I guess there are now 2 locations to get the avatars' pics:


 The one still from the forum servers for the *user profile* -> 
	

	
	
		
		

		
		
	


	




 here: *http://forum.wordreference.com/customavatars*/avatar10026_2.gif
 The new one for the *threads *->
	

	
	
		
		

		
		
	


	




 from here:  *http://http.cdnlayer.com/wordreferencecom/customavatars*/avatar10026_2.gif
 
My office proxy probably doesn't allow this 2nd location as an authorized one (maybe it is in a black list because it's been considered as a non professional site from their point of view...) or the server could be sometimes overloaded...


----------



## mkellogg

Karine's explanation is the best one that I've seen.  Otherwise, I'm not sure why you can't get the avatars.

I'm still watching the results of this experiment.

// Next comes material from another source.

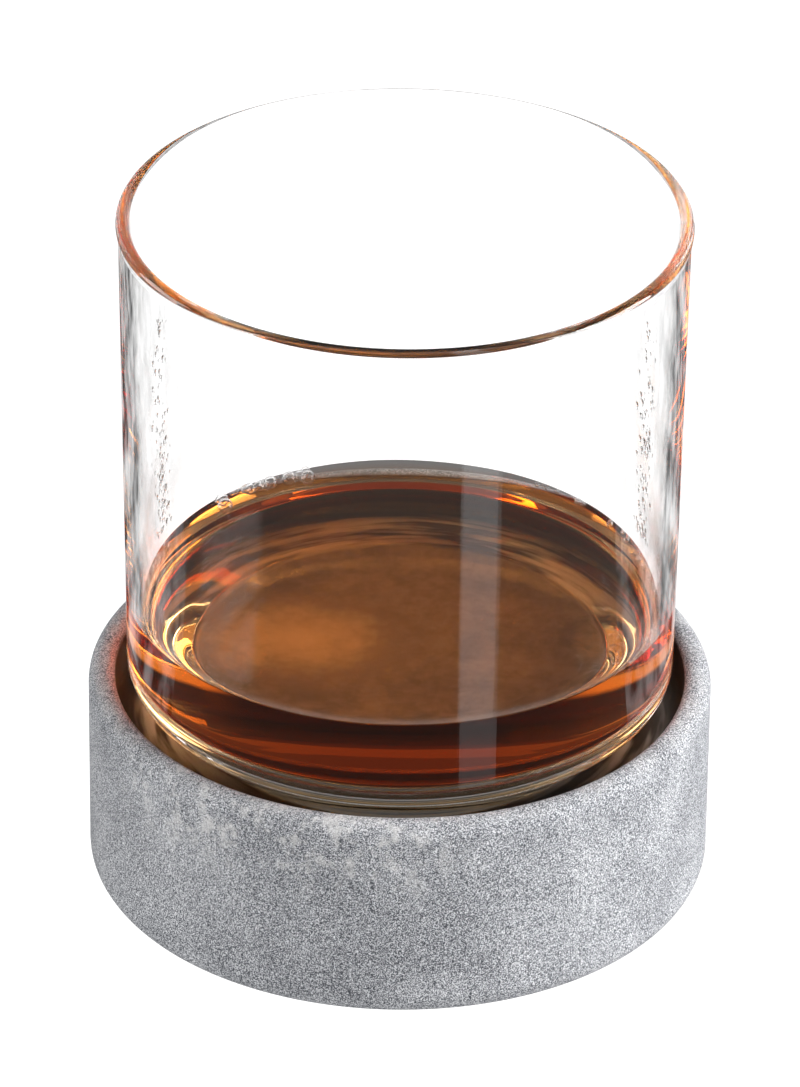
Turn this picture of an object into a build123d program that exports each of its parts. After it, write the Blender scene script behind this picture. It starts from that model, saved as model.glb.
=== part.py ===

Now it is actually looking good.  I won't know better till next week, but it seems to be reducing the load on the server some.  In the meantime, those few of you that are affected should be able to turn off avatars in your Control Panel.


----------



## Cabeza tuna

Ok I think than that is the problem, in my job the only website than we can visit is WR any other is banned so they ban the avatars.


----------



## mkellogg

Cabeza tuna said:


> Ok I think than that is the problem, in my job the only website than we can visit is WR any other is banned so they ban the avatars.


I like it!  Ban the whole Internet except for WR.  Why can't more companies and organizations do that?

Actually, it reminds me of the Filipino call center that had that setup and used the forum's PM feature as their inner-office email till we chased them away.

EDIT: for those of you who having problems, is this any better?
http://cdn.wordreference.com/wordreferencecom/customavatars/avatar10026_2.gif


----------



## Cabeza tuna

I can't see that image, they do that because all the internet (except intranet) was banned to all, is a call center too, but we are a little english team (everyone else speak all day in spanish) and we ask permission for have access to one dictionary and we choose WR (I didn't know this page until then), then I ask permission to have access to the forum, and now I am forum adict.

In home I am going to check i I can see the avatars and I tell you.



*This site is blocked by the SonicWALL Content Filter Service.*
*URL:* http://cdn.wordreference.com/wordreferencecom/customavatars/avatar10026_2.gif 
*Reason for restriction:* Administrative Custom List settings


----------



## Wordsmyth

Mike, the *cdn.wordreference.com* address works fine for me.

The cdnlayer.com link gives me the dreaded "*Access denied by SmartFilter ... Computing/Internet Streaming Media*". 

I can't even escape it at home, as my laptop connects to Internet via the company's LAN 'nomad' system. My company's blocking policy is fairly lenient, but they do put 'streaming media' sites up there with porn and dating .

I guess we affected members might actually be quite numerous; I come to WR not only through personal interest (passion even ), but also in a professional role. 

OK, avatars aren't essential, but they do a lot (as do smilies) to create a personal atmosphere in the forums, as previous discussions have shown — So if there's any way of keeping them away from the main 'blocking targets', I guess quite a number of us would be very grateful.

Ws


----------



## Cabeza tuna

no lucky for me at home I see the avatars so is a blocking problem,


----------



## Nanon

Wordsmyth said:


> OK, avatars aren't essential, but they do a lot (as do smilies) to create a personal atmosphere in the forums, as previous discussions have shown — So if there's any way of keeping them away from the main 'blocking targets', I guess quite a number of us would be very grateful.



Sure they aren't essential and we can do without them, but they are part of the identity of this community of "real people" exchanging valuable information.
I don't have problems with avatars while in the office, but I have problems with smilies and I can't use them (I can from home, though, so it definitely has to do with a company IT policy). I wonder why those people are stupid enough to think that if I use a  because I am posting about, let's say, marketing and adverts and I need a catchy phrase or a touch of irony, they think I am chatting . 
But now, we have a much more powerful weapon to say what we mean, and who we are. We have words...


----------



## Cabeza tuna

There is no way than the avatars come back the original location? I mean forum.worderference.com/................??


----------